* **SUPPLIED MATERIAL**:
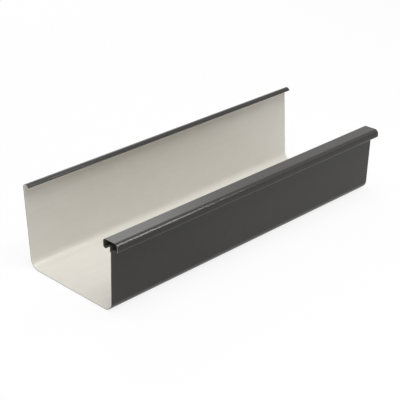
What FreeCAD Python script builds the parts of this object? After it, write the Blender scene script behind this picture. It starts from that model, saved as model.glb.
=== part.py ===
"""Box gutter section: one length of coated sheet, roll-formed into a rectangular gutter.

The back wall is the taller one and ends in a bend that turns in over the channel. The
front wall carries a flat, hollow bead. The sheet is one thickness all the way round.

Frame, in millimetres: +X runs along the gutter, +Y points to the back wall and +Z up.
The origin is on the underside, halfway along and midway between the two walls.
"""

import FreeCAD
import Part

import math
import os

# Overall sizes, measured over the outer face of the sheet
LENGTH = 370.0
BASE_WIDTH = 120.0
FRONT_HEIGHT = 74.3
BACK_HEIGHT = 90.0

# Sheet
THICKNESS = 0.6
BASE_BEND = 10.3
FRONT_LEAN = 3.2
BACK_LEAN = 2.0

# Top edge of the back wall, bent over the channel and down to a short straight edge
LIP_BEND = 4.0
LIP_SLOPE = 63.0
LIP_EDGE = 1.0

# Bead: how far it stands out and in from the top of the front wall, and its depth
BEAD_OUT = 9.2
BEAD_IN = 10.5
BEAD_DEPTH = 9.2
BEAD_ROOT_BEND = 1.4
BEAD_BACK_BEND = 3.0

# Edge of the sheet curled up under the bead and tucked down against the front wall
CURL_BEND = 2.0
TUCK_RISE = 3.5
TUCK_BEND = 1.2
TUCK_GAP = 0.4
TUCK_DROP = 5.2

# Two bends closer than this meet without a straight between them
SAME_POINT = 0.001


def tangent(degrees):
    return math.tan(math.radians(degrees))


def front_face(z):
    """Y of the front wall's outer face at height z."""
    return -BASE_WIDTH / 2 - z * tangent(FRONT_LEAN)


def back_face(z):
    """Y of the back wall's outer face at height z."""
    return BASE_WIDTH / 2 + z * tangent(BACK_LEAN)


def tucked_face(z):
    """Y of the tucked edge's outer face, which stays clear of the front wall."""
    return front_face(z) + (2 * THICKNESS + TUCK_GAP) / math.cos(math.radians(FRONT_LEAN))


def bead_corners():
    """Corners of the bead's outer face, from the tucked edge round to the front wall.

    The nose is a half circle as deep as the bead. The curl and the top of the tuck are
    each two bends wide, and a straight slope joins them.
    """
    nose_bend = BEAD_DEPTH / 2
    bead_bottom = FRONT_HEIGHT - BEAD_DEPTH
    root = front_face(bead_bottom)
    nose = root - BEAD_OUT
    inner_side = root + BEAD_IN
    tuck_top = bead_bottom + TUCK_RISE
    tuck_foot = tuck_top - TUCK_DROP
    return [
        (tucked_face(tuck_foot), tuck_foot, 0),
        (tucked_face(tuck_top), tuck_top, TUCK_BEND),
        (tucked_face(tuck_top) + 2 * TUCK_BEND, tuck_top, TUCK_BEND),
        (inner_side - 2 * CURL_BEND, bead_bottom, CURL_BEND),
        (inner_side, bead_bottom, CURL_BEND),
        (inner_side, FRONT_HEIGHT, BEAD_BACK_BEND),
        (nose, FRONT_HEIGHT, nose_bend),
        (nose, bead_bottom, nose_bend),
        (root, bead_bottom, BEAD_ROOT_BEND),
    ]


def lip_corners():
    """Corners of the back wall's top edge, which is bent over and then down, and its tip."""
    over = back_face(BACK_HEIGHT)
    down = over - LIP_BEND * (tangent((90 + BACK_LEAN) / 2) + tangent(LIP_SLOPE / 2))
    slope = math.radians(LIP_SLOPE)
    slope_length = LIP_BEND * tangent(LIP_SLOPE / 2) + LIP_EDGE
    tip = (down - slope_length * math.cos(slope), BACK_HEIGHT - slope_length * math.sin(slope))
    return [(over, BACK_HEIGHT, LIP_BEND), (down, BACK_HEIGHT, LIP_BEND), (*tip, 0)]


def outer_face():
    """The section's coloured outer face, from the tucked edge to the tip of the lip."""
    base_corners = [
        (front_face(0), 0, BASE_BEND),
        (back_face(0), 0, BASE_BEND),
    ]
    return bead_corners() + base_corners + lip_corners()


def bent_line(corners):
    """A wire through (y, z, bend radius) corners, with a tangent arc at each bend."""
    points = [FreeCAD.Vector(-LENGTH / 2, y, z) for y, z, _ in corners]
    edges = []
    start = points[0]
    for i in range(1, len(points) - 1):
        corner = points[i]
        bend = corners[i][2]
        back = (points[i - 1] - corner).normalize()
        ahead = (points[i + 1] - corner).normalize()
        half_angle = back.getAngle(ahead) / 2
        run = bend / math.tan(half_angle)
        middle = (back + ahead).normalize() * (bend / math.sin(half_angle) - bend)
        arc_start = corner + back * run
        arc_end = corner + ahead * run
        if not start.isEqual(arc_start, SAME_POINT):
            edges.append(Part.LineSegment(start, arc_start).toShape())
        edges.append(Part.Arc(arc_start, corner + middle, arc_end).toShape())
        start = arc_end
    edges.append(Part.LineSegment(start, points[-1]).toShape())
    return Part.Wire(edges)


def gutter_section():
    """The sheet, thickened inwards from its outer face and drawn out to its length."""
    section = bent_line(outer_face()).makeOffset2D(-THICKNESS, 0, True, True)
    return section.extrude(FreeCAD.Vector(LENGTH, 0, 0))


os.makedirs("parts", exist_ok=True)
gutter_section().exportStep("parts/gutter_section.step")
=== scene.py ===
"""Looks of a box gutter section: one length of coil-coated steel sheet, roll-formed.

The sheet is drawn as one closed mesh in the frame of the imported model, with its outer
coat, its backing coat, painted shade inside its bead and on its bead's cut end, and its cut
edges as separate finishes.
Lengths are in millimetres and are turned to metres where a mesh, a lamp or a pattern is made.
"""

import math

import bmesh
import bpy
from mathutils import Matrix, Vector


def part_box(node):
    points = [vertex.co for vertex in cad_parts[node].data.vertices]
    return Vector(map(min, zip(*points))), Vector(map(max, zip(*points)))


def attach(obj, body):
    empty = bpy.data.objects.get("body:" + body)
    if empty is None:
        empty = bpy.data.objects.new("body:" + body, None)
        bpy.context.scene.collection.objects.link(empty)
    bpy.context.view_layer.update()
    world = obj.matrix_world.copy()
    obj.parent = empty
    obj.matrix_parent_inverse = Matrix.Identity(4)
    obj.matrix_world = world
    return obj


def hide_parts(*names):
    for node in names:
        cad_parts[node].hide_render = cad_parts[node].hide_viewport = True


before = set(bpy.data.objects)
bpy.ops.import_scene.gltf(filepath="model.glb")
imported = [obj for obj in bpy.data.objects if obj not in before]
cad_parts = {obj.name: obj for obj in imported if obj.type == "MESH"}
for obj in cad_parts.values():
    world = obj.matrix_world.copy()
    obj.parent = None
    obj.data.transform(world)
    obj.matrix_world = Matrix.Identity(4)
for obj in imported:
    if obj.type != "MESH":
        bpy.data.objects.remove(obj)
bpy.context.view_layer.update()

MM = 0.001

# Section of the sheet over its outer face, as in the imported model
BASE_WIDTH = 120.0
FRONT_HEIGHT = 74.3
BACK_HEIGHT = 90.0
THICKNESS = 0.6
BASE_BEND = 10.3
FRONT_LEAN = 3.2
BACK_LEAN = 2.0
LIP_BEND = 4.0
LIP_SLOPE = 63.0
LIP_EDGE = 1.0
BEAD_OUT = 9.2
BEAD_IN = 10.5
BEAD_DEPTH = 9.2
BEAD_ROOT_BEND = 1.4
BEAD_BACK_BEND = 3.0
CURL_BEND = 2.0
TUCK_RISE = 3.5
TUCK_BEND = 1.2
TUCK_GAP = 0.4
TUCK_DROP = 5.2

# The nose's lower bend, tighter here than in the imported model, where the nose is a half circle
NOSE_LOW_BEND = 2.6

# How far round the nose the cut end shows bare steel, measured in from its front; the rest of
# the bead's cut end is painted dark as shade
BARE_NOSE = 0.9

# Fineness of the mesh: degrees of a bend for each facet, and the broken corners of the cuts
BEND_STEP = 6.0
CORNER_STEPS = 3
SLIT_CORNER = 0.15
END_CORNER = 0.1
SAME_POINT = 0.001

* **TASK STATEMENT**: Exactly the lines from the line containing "edges.append(Part.LineSegment(start, points[-1]).toShape())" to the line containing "from mathutils import Matrix, Vector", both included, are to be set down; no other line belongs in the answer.

* **FINISHED TASK**:
    edges.append(Part.LineSegment(start, points[-1]).toShape())
    return Part.Wire(edges)


def gutter_section():
    """The sheet, thickened inwards from its outer face and drawn out to its length."""
    section = bent_line(outer_face()).makeOffset2D(-THICKNESS, 0, True, True)
    return section.extrude(FreeCAD.Vector(LENGTH, 0, 0))


os.makedirs("parts", exist_ok=True)
gutter_section().exportStep("parts/gutter_section.step")
=== scene.py ===
"""Looks of a box gutter section: one length of coil-coated steel sheet, roll-formed.

The sheet is drawn as one closed mesh in the frame of the imported model, with its outer
coat, its backing coat, painted shade inside its bead and on its bead's cut end, and its cut
edges as separate finishes.
Lengths are in millimetres and are turned to metres where a mesh, a lamp or a pattern is made.
"""

import math

import bmesh
import bpy
from mathutils import Matrix, Vector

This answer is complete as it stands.